You may think your graphical emails look amazing, but they can really just be a maze between you and your prospect responding.  (With my apologize for the bad pun.)

You may think your graphical emails look amazing, but they can really just be a maze between you and your prospect responding. (With my apologize for the bad pun.)

I caught an interesting article from Target Marketing the other day on plain text emails.

And I thought I’d take advantage of today’s Web Wednesday issue to take this head-on.

Let’s start at the beginning…

What’s a plain text email?

Well, it’s not quite like the ones you normally get from me. Mine are HTML-based emails, that deliver primarily text content.

Compare this to the ultra-visual HTML emails that are full of graphics on one end of the spectrum…

And on the other end of the spectrum, the emails that are literally just text, with no design, coded links (just URLs), etc.

Well apparently one firm cited in that article had said about email…

“Visual media is 82% more likely to be viewed than plain text.”

Only problem was they were actually mis-citing the stat they were using. Even if this is the angle most “brand” and “image” marketers want you to believe.

Another firm did an interesting bit of research on clicks and graphics…

They sent an HTML email that included a tracking pixel to see who opened it.

A tracking pixel is a tiny, invisible image that’s individually coded back to the recipient’s email address. So when they load this image, the sender knows they did so.

They then compared total clicks of people who showed as “opens” based on the tracking pixel loading, versus total clicks of people who did not show up as opens.

Important point: if someone clicked, they had to have opened the email, just not loaded the tracking pixel — that means they clicked based on text alone.

Interesting.

What did they find?

Between 5% and 25% of clicks were from people who supposedly never opened the email in the first place!

In reaching out to other marketers, they found some reported that “non-opens” were generating 50% as many clicks as “opens.”

Meaning that for every three clicks they were getting, one of those was coming from someone who never loaded the graphic content of the email.

And surely a substantial portion of the people who did load the graphic content of the email clicked based on the words in the email, not the pictures.

What does this all mean?

If you’ve followed me for a while, you know that I believe copy is the most powerful sales tool you have.

While graphics can and should be used to support and feature your message, they should never be or replace your message.

There’s a reason my emails are primarily text content.

Yes, I like infographics and all that jazz.

But ultimately the most consistently, predictably powerful communication tool we have is words.

And that leads to my recommendation on the use of plain text emails…

Make your message your centerpiece of your emails…

If that means using plain-text, that’s okay. I’m content with letting Aweber auto-generate my plain text message.

If you’re going to “design” your emails, use graphics sparingly. Your words are what matter.

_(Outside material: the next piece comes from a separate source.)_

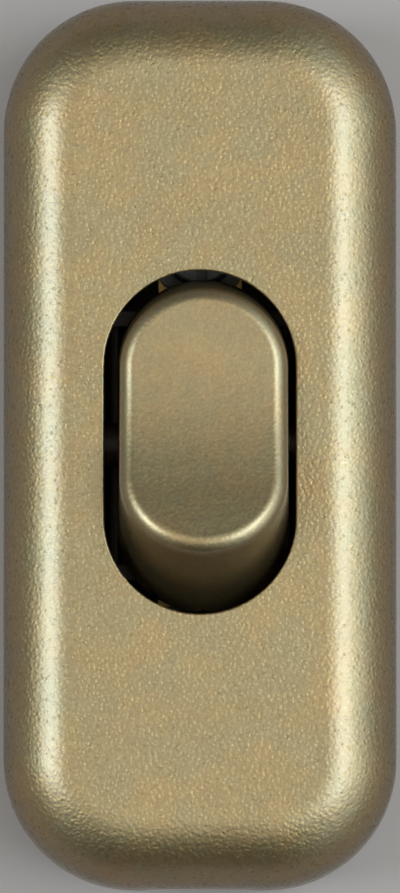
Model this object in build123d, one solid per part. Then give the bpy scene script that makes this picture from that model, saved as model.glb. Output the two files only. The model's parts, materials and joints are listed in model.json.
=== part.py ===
from build123d import *

import math
import os

# Inline cord switch: a two-part moulded housing that sits in a flexible mains cord, with a rocker on top.
#
# The rocker turns on two trunnions that snap into lugs under the cover. A sprung plunger in its stem
# slides over a see-saw blade and tips it on to the fixed contact or off it. The switched wire ends on
# two brass strips, one at each end of the mechanism. The neutral and earth wires join in brass blocks
# beside it. The cord is gripped at both ends between saddle ribs and a screwed bar.
#
# Frame: origin under the middle of the housing on the surface it stands on, X across, Y along, Z up.
# The rear end is +Y. At rest the rocker is pressed at its rear end and the contact is open.
# All sizes are in millimetres.

# Housing
body_length = 61.0
body_width = 27.0
corner_radius = 9.0
base_height = 8.0
cover_height = 9.0
wall = 1.8
floor_thickness = 1.8
ceiling_thickness = 1.8
cover_edge_round = 4.9
base_edge_round = 2.0
cover_draft = 1.5
base_draft = 2.5
parting_chamfer = 0.25

# Tongue on the base that fits a rebate in the cover
tongue_height = 1.0
tongue_thickness = 0.8
tongue_clearance = 0.1

# Cord entry, half in the cover and half in the base
cord_radius = 3.4
entry_radius = 3.8
entry_collar_length = 3.0
entry_collar_wall = 1.5
entry_chamfer = 0.4

# Rocker opening
opening_length = 23.35
opening_width = 13.0
opening_round = 0.15
opening_draft = 8.0

# Rocker, with heights measured from its pivot
pivot_depth = 5.0
rock_angle = 10.0
rocker_side_play = 0.25
rocker_crown_height = 7.5
rocker_skirt_drop = 0.5
rocker_length = 23.2
rocker_waist_height = 5.0
rocker_waist_length = 20.4
rocker_head_height = 9.8
rocker_head_length = 16.9
rocker_width = 11.7
rocker_head_width = 11.35
rocker_wall = 1.3
rocker_roof = 1.5
rocker_face_slope = 9.5
rocker_face_blend = 30.0
rocker_edge_round = 1.05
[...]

There is certainly an advantage to HTML — it allows you to do things like track opens, make click-able links instead of get gobbledygook URLS, and throw in pictures where relevant.

Think about a personal email…

It’s mostly text.

You may paste a picture in the middle of the message, but it won’t be nicely laid out.

It’s simple, straightforward, obvious.

No frills.

If you want to reach your customer, remember Halbert’s “A-pile, B-pile” lesson. Things that look personal get attention in ways that things that don’t look personal do not. That’s not just a direct mail concept.

Also, nearly every top direct marketing company who measures response does it this way…

While “because everybody does it that way” is not actual proof of anything, it should be noted that among marketers who measure response, almost every single one of them uses primarily-text emails.

Again, not “plain text” because the use HTML for minor formatting.

But the copy is what’s featured.

That’s another proof point in favor of this approach.

If you’re sending out your marketing emails to get response, use your copy to get that response.

Yours for bigger breakthroughs,

Roy Furr

Editor, Breakthrough Marketing Secrets

PS — One more thing that I’ve seen working really well right now. Folks who use mostly text-based emails will throw a graphical “banner” ad into the side of the email. It looks like it’s for something different, but the click destination is the same. It’s a good way to catch folks who respond to graphics without taking away from the impact of the email text.